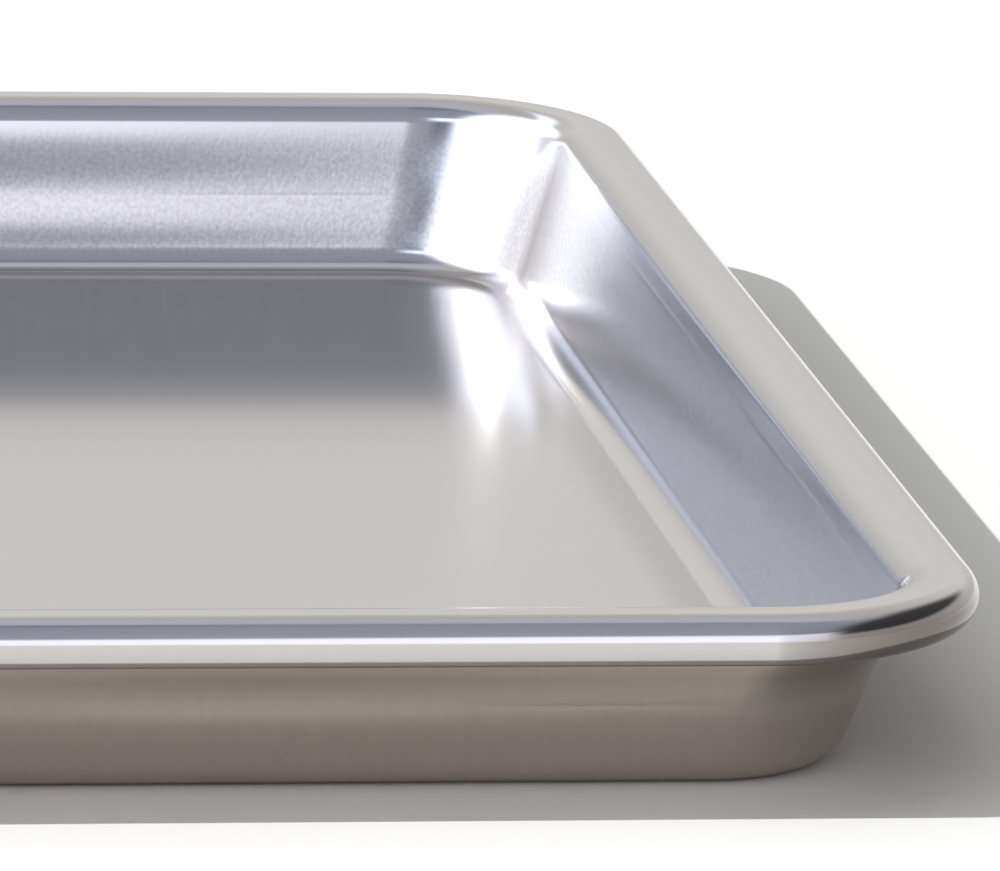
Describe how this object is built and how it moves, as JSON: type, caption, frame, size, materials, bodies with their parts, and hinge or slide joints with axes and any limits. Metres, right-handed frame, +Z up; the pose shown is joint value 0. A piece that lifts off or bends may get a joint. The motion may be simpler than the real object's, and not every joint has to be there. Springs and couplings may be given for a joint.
{
  "type": "jelly roll pan",
  "caption": "Shallow rectangular aluminium baking pan with sloping walls, rounded corners and a rim rolled outward over a steel wire.",
  "frame": {"origin": "middle of the underside, on the surface the pan stands on", "axes": "+X along the pan's length, +Y across its width toward the back, +Z up out of the open top"},
  "size_m": [0.457, 0.33, 0.0254],
  "materials": {
    "pan_aluminium": "natural mill finish, satin",
    "rim_wire_steel": "galvanised wire"
  },
  "bodies": {
    "root": {"pan_shell": "pan_aluminium", "rim_wire": "rim_wire_steel"}
  },
  "joints": []
}
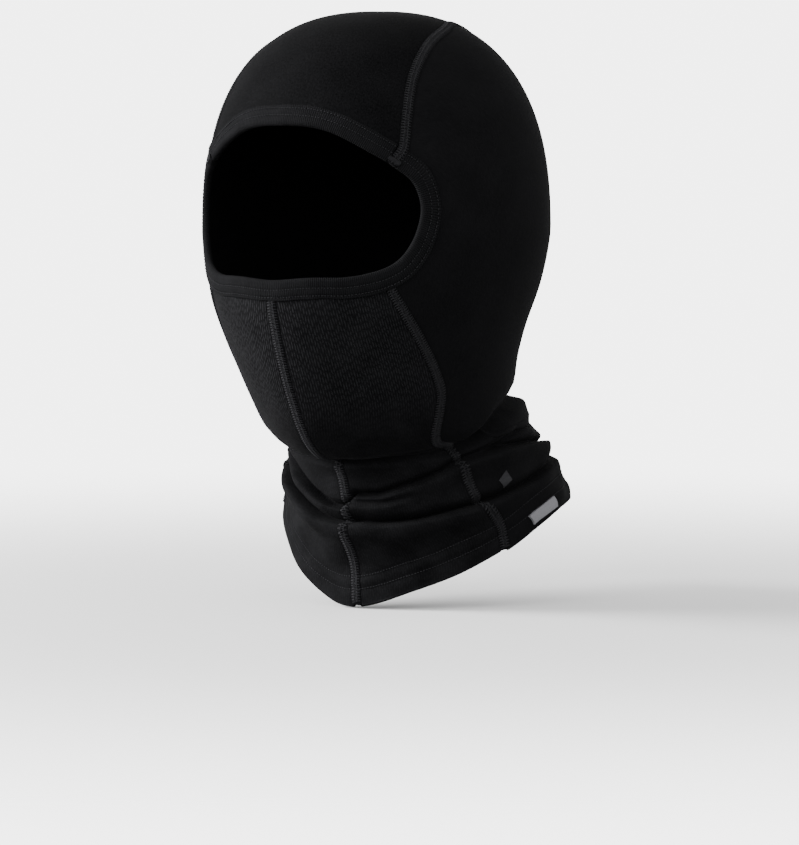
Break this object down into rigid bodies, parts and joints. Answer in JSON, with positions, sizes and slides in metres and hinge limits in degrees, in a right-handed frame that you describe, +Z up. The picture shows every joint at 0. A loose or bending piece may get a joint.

Set problem → Exactly reproduce every line of the data above.

Result of the task →
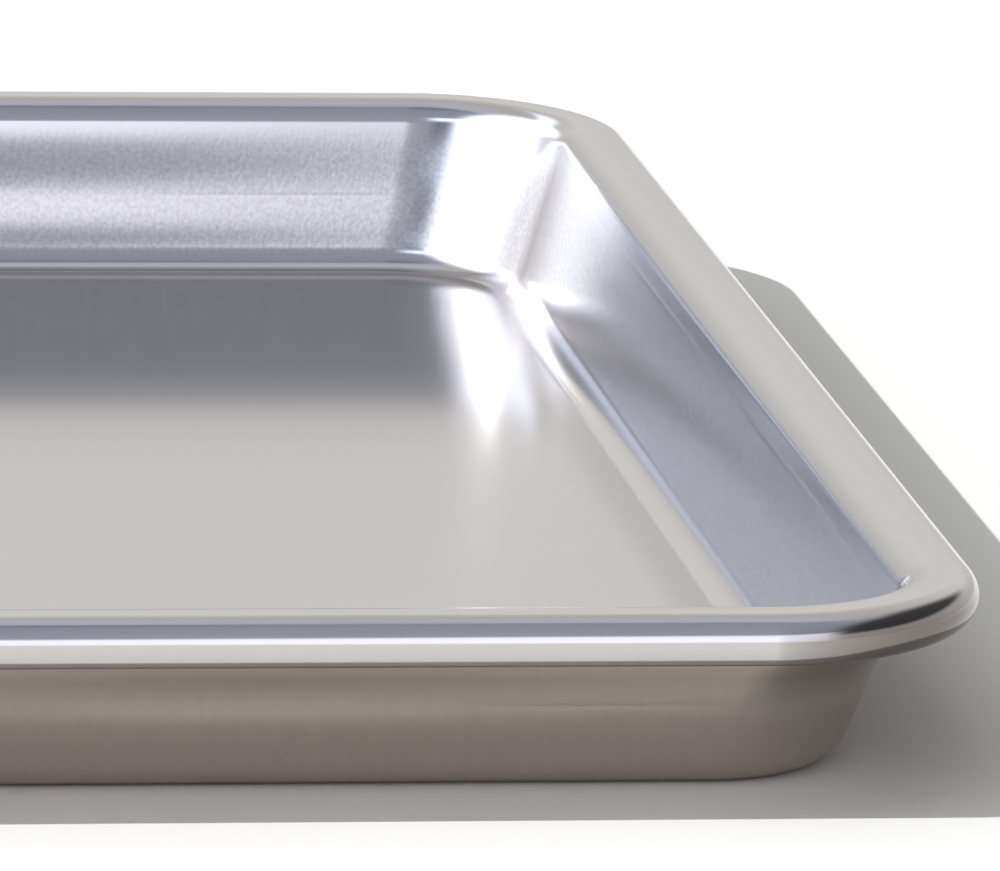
Describe how this object is built and how it moves, as JSON: type, caption, frame, size, materials, bodies with their parts, and hinge or slide joints with axes and any limits. Metres, right-handed frame, +Z up; the pose shown is joint value 0. A piece that lifts off or bends may get a joint. The motion may be simpler than the real object's, and not every joint has to be there. Springs and couplings may be given for a joint.
{
  "type": "jelly roll pan",
  "caption": "Shallow rectangular aluminium baking pan with sloping walls, rounded corners and a rim rolled outward over a steel wire.",
  "frame": {"origin": "middle of the underside, on the surface the pan stands on", "axes": "+X along the pan's length, +Y across its width toward the back, +Z up out of the open top"},
  "size_m": [0.457, 0.33, 0.0254],
  "materials": {
    "pan_aluminium": "natural mill finish, satin",
    "rim_wire_steel": "galvanised wire"
  },
  "bodies": {
    "root": {"pan_shell": "pan_aluminium", "rim_wire": "rim_wire_steel"}
  },
  "joints": []
}
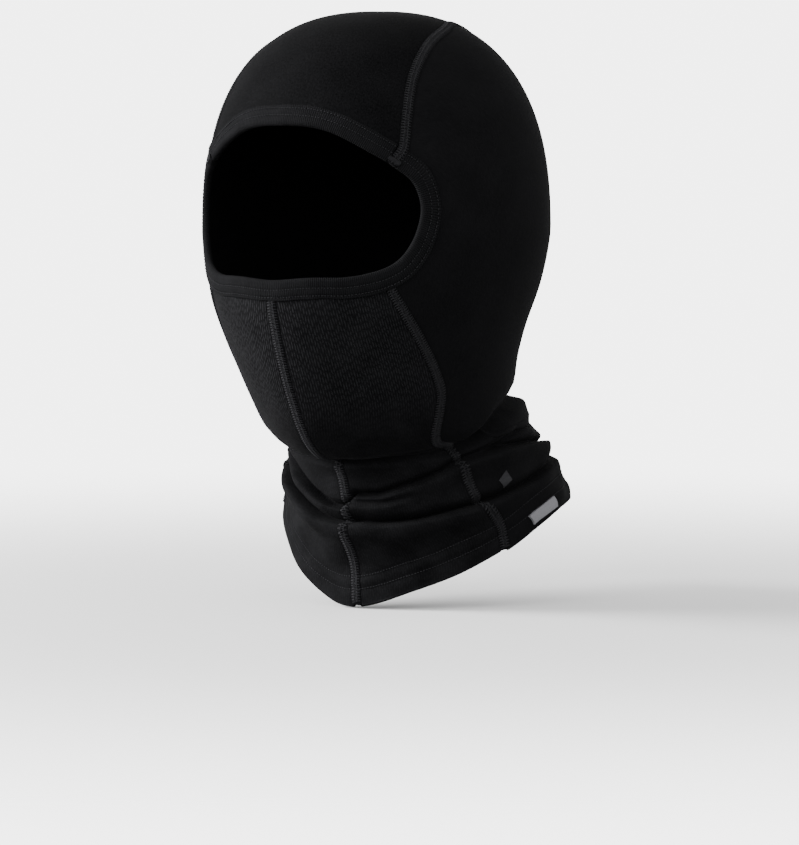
Break this object down into rigid bodies, parts and joints. Answer in JSON, with positions, sizes and slides in metres and hinge limits in degrees, in a right-handed frame that you describe, +Z up. The picture shows every joint at 0. A loose or bending piece may get a joint.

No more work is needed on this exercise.